We are pleased to announce new version 1.2.0. This is probably one of the biggest and most significant OpenCGA release in terms of new features and improvements, during this release a total of 23,528 additions and 16,107 deletions were applied. To highlight some of the most significant improvements: now you can define internal releases, more secure session tokens with JWT, users can now belong to more than one group, huge performance improvement in ACL queries, new variant basic merge mode, better Solr integration, many new acceptance tests, ... Here you can find an overview of the most notable improvements.
- QA and testing: We have now more than 400 acceptance tests with Fitnesse! This release has added about 50 new tests. The test coverage is now about 60%.
- Command line: Some bugs as count functionality are fixed. Some cleanups, new parameters added and an improved help are other improvements.
- REST web services: Authentication tokens are not passed in the URL any more, they are added to the HTTP Header. Also, some new web services and parameter have been added and Swagger has been improved.
- Allow to create Project releases: A new release field has been added to data models. This allows users to define and create internal releases automatically for any project without having to replicate the data. Therefore, Catalog and Variants data are now be associated with a particular release, you can query Catalog data in any previous release.
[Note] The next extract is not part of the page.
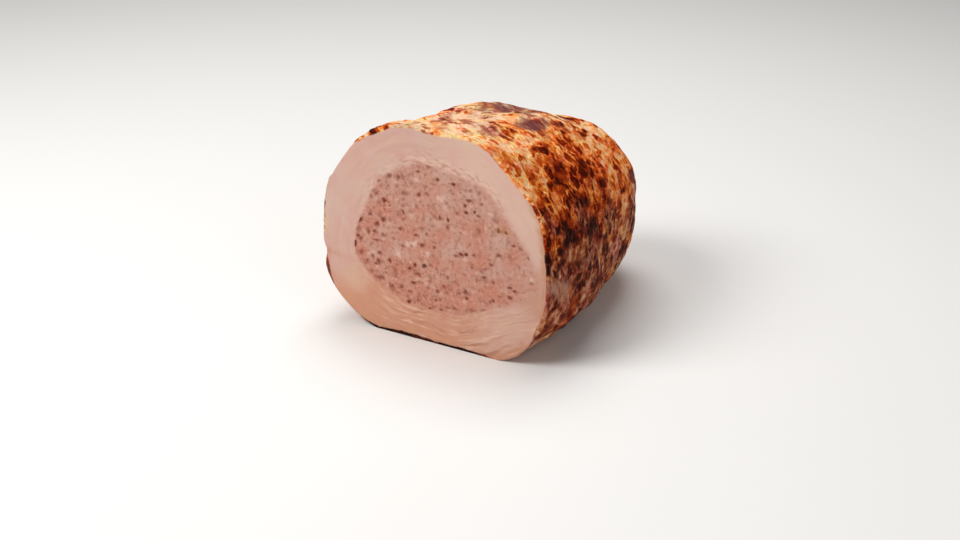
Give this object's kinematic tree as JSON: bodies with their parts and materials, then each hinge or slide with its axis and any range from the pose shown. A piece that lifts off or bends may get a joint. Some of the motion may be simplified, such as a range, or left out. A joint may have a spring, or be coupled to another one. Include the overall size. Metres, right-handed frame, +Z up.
{
  "type": "turkey breast roll",
  "caption": "Half of a roasted turkey breast roll, cut across: pale meat in a browned skin round a core of speckled stuffing.",
  "frame": {"origin": "on the ground below the middle of the roll's box", "axes": "+Z up; -Y is the way the cut end faces, so the roll runs along +Y to its round end; +X is to the right as the cut is looked at"},
  "size_m": [0.1468, 0.152, 0.1233],
  "materials": {
    "roast_meat": "browned, moist, lightly glossy",
    "stuffing": "fine, moist, satin"
  },
  "bodies": {
    "root": {"turkey_meat": "roast_meat", "stuffing": "stuffing"}
  },
  "joints": []
}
- JSON Web Tokens (JWT): Session tokens have been migrated to JWT (https://jwt.io/) standard. JWT allows to implement federated systems by authenticating users across different applications. JWT session tokens are not stored in Catalog any more, this has reduced the number queries needed during login. Tokens are now sent in the HTTP header instead of old sid query parameter, note that sid query parameter will still work during next releases.
- Rewrite ACLs database implementation: ACL permission storage in the database have been redesigned and re-implemented to improve performance and reduce the number of queries needed, this also improves robustness and reduce source code. For instance thanks to this permission checks are now part of the query what reduce the number of queries needed. This change is completely transparent for any developer, no API or data model has been changed.
- Multi-group support: Users can now belong to more than one group. Permissions defined in different groups of one user are resolved as the union of them.
- Improve synchronisation from LDAP: Users will be registered and imported automatically the first time they login. Also, the groups they belong to will be synced in each login, this will provide and automatic validation and synchronisation with LDAP groups.
- Private Variable Sets and Annotations: Any Variable Set can now be defined as private (called confidential). In such a case, only users with the a new permission will be able to see or edit confidential annotations from those variable sets..
- Propagate permission between Samples and Individuals: A new propagate parameter has been added to both Sample and Individual ACL web service to also propagate permissions to the other related entries.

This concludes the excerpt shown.